Disaster Recovery Implementations¶

Scope¶

Covers implementation details for four DR strategies (Backup & Restore, Pilot Light, Warm Standby, Active-Active), including step-by-step failover/failback procedures, cost comparisons, and testing approaches. For general DR planning concepts and RPO/RTO definitions, see general/disaster-recovery.md.

Overview¶

This file covers implementation details for the four DR strategies, including step-by-step failover procedures, cost comparisons, and testing approaches.
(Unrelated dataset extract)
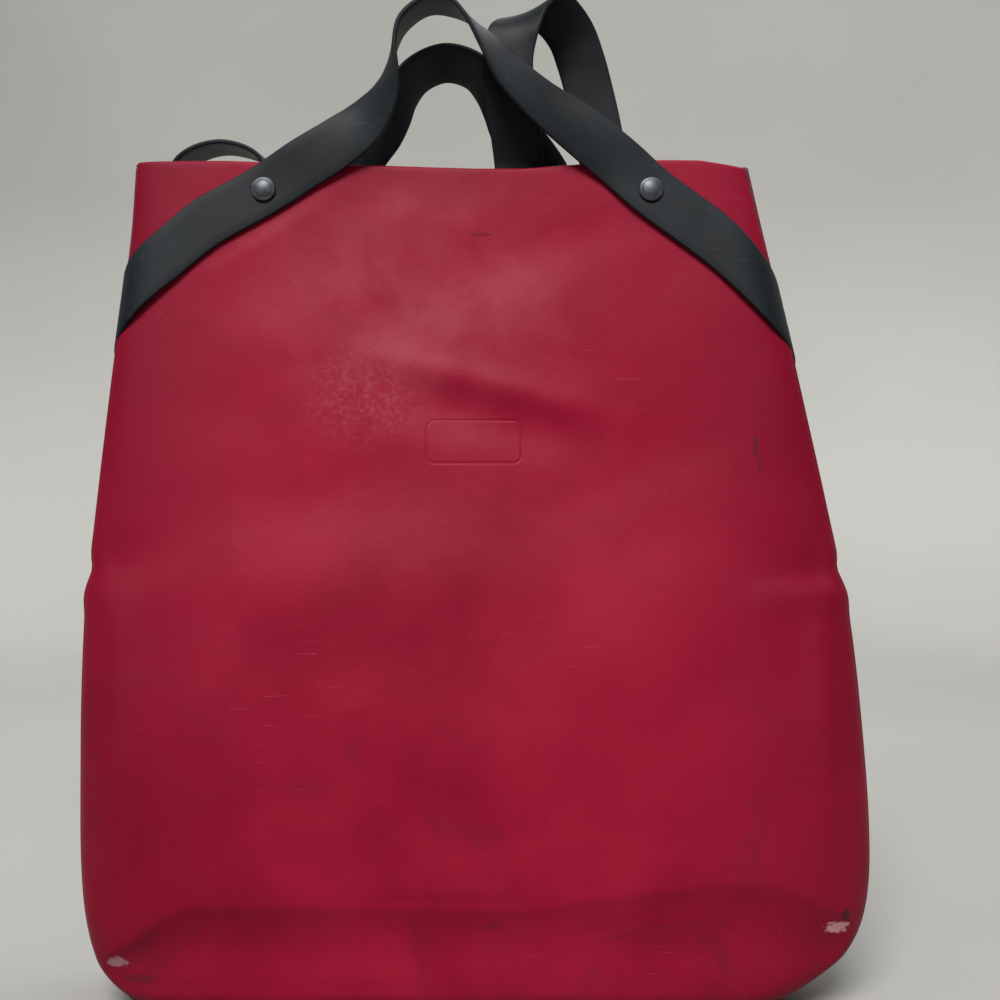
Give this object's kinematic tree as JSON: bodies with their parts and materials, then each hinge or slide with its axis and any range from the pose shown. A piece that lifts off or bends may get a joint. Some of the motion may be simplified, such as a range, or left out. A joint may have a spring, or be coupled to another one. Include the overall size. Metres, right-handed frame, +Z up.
{
  "type": "tote backpack",
  "caption": "Tall tote backpack in red coated fabric, with a flat base, folded side gussets, an open mouth, flat rubber carrying handles and shoulder straps.",
  "frame": {"origin": "middle of the base's rest face, on the surface the bag stands on", "axes": "+Z up towards the mouth, -Y out of the front, +X to the right as seen from the front"},
  "size_m": [0.3652, 0.1204, 0.4863],
  "materials": {
    "coated_fabric": "satin rubberised coating",
    "strap": "matte",
    "rivet_cap": "satin",
    "steel": "brushed",
    "lining": "matte woven",
    "board": "matte"
  },
  "bodies": {
    "root": {"front_panel_lower": "coated_fabric", "back_panel": "coated_fabric", "side_wall_left": "coated_fabric", "side_wall_right": "coated_fabric", "gusset_pleat_left": "coated_fabric", "gusset_pleat_right": "coated_fabric", "base_panel": "coated_fabric", "base_board": "board", "mouth_hem_back": "coated_fabric", "magnet_back": "steel", "laptop_sleeve": "lining", "side_strap_left": "strap", "side_strap_right": "strap", "rear_tab_left": "strap", "rear_tab_right": "strap", "shoulder_strap_left": "strap", "shoulder_strap_right": "strap", "rivet_side_left": "rivet_cap", "burr_side_left": "steel", "rivet_side_right": "rivet_cap", "burr_side_right": "steel", "rivet_handle_left": "rivet_cap", "burr_handle_left": "steel", "rivet_handle_right": "rivet_cap", "burr_handle_right": "steel", "rivet_shoulder_top_left": "rivet_cap", "burr_shoulder_top_left": "steel", "rivet_shoulder_top_right": "rivet_cap", "burr_shoulder_top_right": "steel", "rivet_shoulder_foot_left": "rivet_cap", "burr_shoulder_foot_left": "steel", "rivet_shoulder_foot_right": "rivet_cap", "burr_shoulder_foot_right": "steel"},
    "mouth_front": {"front_panel_upper": "coated_fabric", "mouth_hem_front": "coated_fabric", "magnet_front": "steel", "front_strap_left": "strap", "front_strap_right": "strap", "rivet_front_left": "rivet_cap", "burr_front_left": "steel", "rivet_front_right": "rivet_cap", "burr_front_right": "steel"},
    "front_handle": {"front_handle": "strap"},
    "rear_handle": {"rear_handle": "strap"}
  },
  "joints": [
    {"name": "mouth_open", "type": "hinge", "parent": "root", "child": "mouth_front", "pos_m": [0, -0.0345, 0.196], "axis": [1, 0, 0], "range_deg": [0, 14], "deforming": ["gusset_pleat_left", "gusset_pleat_right", "side_strap_left", "side_strap_right"]},
    {"name": "front_handle_swing", "type": "hinge", "parent": "mouth_front", "child": "front_handle", "pos_m": [0, -0.0125, 0.3923], "axis": [1, 0, 0], "range_deg": [0, 150]},
    {"name": "rear_handle_swing", "type": "hinge", "parent": "root", "child": "rear_handle", "pos_m": [0, 0.0165, 0.3922], "axis": [1, 0, 0], "range_deg": [-150, 0]}
  ]
}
For general DR planning concepts (RPO/RTO definitions, DR planning checklist), see general/disaster-recovery.md.

Checklist¶

Why This Matters¶

Most organizations have a DR plan. Few have tested it. Untested DR plans fail when needed — during the most stressful moment your team will face. The difference between a 4-hour outage and a 4-day outage is whether failover was practiced.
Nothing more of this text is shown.